**Data segment:**
## start

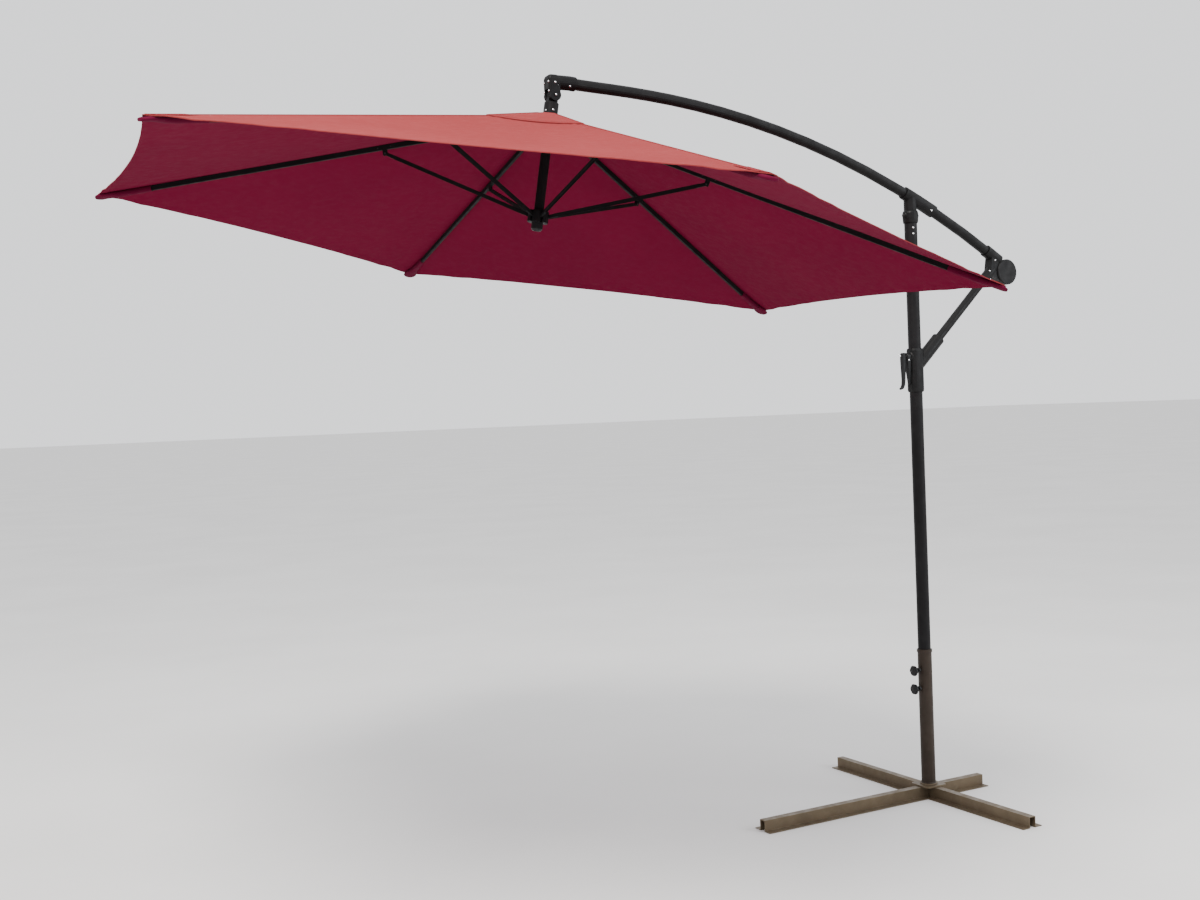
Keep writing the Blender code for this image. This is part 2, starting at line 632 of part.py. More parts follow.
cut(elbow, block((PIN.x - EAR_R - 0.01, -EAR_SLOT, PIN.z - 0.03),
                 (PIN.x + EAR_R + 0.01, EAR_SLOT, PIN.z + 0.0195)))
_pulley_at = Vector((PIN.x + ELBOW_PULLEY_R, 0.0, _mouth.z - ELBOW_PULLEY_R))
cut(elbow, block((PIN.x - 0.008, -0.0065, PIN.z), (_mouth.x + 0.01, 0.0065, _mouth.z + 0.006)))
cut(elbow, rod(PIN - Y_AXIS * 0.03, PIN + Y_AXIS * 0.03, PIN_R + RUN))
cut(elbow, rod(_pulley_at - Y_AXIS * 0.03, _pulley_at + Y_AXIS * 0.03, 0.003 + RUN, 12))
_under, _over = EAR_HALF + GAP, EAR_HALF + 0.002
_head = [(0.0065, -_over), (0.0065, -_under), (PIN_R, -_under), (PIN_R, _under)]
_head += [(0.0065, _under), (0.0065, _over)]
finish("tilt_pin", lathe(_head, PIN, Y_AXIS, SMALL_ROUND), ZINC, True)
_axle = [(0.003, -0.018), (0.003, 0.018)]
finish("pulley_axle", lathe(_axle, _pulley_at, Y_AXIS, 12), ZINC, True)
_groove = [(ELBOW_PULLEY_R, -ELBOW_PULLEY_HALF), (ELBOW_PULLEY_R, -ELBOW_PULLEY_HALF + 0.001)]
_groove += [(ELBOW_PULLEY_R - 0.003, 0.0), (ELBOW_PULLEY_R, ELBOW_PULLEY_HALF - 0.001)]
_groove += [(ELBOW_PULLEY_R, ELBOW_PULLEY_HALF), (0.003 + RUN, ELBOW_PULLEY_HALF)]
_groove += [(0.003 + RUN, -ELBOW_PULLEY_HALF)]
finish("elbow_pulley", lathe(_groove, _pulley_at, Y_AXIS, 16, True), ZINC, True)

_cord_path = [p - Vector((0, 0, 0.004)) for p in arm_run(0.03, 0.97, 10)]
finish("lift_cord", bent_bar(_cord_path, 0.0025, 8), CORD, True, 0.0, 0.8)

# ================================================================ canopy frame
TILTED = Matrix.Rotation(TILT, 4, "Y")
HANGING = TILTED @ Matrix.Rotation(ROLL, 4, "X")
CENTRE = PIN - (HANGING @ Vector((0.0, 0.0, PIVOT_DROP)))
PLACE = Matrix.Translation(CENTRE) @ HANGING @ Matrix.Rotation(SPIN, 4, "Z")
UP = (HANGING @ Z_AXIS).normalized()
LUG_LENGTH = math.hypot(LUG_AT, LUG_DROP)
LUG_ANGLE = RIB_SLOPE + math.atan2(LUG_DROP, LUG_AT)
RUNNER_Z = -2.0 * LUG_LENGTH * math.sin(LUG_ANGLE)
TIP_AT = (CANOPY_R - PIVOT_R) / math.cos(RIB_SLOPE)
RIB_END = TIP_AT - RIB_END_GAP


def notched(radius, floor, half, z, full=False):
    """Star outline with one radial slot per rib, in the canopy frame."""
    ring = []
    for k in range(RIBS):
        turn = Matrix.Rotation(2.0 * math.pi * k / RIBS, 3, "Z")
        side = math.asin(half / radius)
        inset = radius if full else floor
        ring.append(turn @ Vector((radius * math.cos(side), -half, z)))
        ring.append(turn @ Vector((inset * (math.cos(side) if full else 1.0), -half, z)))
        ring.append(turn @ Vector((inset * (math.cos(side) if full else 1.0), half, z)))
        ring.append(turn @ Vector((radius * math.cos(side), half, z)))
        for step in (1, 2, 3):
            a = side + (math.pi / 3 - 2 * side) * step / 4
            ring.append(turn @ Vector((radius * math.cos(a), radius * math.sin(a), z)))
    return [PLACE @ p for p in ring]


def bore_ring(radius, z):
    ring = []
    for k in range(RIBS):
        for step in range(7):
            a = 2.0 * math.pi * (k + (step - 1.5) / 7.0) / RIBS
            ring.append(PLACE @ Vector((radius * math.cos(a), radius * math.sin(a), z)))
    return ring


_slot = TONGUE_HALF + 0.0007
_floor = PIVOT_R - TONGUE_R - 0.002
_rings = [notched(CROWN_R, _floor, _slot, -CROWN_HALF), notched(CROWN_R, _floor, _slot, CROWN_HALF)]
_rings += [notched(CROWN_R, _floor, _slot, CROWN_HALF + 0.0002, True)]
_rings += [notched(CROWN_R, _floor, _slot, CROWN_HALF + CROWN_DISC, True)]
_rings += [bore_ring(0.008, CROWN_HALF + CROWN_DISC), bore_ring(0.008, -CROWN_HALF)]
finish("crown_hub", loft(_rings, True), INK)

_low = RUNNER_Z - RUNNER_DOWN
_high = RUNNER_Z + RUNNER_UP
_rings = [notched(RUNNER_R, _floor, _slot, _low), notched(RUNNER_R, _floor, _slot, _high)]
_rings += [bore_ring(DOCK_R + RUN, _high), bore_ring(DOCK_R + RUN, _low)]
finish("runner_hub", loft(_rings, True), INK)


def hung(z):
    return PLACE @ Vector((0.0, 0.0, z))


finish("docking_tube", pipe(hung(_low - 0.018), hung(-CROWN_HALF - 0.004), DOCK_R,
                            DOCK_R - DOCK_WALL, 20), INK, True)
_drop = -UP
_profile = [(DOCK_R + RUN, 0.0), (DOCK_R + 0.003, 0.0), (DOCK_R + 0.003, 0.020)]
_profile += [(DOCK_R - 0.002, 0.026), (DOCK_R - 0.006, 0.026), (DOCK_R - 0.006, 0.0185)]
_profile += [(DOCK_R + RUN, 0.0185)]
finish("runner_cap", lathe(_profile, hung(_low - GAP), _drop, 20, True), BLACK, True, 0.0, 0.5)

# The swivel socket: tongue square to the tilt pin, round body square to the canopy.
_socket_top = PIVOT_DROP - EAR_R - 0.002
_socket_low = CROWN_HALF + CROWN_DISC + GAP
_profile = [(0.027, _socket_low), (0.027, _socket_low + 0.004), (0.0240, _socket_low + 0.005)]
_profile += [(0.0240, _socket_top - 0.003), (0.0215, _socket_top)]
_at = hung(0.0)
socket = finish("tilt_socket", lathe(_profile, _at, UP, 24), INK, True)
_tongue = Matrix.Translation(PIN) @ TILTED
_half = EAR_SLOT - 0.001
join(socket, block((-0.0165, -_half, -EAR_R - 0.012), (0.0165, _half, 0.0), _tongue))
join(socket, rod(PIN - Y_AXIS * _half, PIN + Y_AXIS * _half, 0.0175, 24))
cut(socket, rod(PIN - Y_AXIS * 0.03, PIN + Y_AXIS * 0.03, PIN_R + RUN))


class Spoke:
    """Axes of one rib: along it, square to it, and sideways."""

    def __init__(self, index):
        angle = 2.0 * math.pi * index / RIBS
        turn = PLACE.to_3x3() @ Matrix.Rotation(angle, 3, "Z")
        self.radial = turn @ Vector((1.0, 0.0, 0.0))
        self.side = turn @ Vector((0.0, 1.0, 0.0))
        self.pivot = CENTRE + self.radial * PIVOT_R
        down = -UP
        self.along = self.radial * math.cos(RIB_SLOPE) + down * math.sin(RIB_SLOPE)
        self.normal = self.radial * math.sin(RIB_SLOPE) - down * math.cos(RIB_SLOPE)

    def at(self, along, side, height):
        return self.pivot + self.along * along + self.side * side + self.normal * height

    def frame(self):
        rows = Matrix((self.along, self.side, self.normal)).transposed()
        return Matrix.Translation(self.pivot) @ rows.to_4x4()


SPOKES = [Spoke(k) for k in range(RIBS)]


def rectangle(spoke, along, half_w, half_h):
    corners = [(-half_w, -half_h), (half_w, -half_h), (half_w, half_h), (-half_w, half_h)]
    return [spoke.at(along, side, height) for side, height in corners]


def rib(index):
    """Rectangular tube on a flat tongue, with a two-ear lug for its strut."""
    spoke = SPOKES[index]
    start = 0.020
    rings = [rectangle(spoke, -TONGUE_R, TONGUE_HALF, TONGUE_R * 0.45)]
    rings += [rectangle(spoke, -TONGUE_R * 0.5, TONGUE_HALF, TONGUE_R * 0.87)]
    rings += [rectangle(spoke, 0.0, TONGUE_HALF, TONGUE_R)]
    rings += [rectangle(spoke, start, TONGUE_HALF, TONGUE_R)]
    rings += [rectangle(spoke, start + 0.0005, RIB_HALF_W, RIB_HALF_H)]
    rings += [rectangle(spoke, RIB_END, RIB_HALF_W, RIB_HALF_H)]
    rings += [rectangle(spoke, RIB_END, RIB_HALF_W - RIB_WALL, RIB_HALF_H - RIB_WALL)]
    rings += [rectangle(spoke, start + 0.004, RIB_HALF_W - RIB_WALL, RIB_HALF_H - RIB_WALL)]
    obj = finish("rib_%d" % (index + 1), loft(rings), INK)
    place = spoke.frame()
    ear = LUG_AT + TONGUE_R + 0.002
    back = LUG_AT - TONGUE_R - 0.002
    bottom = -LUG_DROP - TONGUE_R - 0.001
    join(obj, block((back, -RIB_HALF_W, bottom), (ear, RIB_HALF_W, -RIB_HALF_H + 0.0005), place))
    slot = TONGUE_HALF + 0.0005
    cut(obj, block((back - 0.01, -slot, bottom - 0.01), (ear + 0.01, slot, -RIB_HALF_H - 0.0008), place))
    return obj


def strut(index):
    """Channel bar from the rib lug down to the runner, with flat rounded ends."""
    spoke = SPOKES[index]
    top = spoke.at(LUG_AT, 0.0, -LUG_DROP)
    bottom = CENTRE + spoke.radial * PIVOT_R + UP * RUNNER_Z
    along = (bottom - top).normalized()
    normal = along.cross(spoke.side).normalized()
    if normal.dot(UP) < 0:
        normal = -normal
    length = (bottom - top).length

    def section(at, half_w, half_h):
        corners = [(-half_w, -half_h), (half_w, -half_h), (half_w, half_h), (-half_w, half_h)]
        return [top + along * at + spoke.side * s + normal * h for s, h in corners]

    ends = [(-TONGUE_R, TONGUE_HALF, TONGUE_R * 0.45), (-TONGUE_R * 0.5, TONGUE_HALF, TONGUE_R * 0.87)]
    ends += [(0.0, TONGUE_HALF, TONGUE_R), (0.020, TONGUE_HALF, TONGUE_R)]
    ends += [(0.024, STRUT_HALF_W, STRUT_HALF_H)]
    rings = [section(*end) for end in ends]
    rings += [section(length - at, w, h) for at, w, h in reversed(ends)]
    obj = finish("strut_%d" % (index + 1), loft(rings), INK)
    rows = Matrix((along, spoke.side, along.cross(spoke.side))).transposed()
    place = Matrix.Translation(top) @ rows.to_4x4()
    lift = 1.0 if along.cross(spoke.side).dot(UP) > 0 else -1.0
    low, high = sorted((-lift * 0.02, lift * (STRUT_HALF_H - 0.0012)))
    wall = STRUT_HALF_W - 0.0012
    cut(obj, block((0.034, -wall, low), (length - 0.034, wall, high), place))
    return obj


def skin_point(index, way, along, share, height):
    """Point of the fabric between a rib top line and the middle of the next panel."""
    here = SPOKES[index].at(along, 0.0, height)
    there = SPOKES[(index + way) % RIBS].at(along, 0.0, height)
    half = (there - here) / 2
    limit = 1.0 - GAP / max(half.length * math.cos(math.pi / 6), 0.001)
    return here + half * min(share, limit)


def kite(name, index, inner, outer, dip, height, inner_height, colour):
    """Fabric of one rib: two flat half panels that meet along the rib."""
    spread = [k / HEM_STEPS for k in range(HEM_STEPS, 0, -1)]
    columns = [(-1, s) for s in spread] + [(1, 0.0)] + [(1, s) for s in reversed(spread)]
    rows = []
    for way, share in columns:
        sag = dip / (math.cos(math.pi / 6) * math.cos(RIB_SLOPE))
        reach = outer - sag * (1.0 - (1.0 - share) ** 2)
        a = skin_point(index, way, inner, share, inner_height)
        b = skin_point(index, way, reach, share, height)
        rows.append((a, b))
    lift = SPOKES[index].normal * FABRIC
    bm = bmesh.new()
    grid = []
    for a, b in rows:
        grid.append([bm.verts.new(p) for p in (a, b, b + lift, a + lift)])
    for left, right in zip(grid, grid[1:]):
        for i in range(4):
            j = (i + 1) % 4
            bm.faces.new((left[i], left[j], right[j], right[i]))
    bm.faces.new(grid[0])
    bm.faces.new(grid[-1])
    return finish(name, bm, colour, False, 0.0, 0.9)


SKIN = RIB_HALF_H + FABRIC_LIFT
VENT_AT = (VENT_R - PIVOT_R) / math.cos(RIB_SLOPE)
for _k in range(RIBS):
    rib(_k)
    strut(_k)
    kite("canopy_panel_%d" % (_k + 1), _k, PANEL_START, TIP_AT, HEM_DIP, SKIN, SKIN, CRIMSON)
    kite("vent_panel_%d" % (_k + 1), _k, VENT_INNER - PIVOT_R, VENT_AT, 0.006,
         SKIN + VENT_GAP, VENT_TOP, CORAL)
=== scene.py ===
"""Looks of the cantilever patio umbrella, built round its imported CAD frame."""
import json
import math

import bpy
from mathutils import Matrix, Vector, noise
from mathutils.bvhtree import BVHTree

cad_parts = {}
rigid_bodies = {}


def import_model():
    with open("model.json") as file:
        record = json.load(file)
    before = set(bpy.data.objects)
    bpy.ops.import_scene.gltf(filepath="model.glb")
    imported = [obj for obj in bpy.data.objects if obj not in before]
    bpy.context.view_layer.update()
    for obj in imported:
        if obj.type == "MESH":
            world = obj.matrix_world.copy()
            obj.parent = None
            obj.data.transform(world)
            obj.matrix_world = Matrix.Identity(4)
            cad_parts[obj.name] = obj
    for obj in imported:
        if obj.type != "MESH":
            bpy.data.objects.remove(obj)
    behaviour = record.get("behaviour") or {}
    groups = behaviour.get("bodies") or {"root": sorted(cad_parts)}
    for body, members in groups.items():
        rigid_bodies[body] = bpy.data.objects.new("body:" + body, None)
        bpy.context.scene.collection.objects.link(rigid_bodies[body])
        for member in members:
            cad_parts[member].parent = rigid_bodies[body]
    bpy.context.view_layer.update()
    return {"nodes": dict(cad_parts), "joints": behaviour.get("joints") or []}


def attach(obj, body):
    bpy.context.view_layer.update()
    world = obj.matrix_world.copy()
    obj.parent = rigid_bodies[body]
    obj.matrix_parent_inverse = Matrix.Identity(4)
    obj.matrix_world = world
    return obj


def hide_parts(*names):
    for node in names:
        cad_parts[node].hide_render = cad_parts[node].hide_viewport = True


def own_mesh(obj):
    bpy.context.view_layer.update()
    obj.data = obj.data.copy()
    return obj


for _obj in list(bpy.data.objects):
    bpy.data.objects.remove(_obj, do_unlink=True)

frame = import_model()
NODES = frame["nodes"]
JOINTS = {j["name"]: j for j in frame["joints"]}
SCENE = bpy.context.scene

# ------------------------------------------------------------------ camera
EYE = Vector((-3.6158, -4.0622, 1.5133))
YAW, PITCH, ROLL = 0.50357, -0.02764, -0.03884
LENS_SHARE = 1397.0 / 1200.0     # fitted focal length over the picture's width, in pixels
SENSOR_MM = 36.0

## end

**Prompt:** Looking back at the lines above, state how many contain the word "nodes", and supply nothing besides the number.

**Exercise result:** 2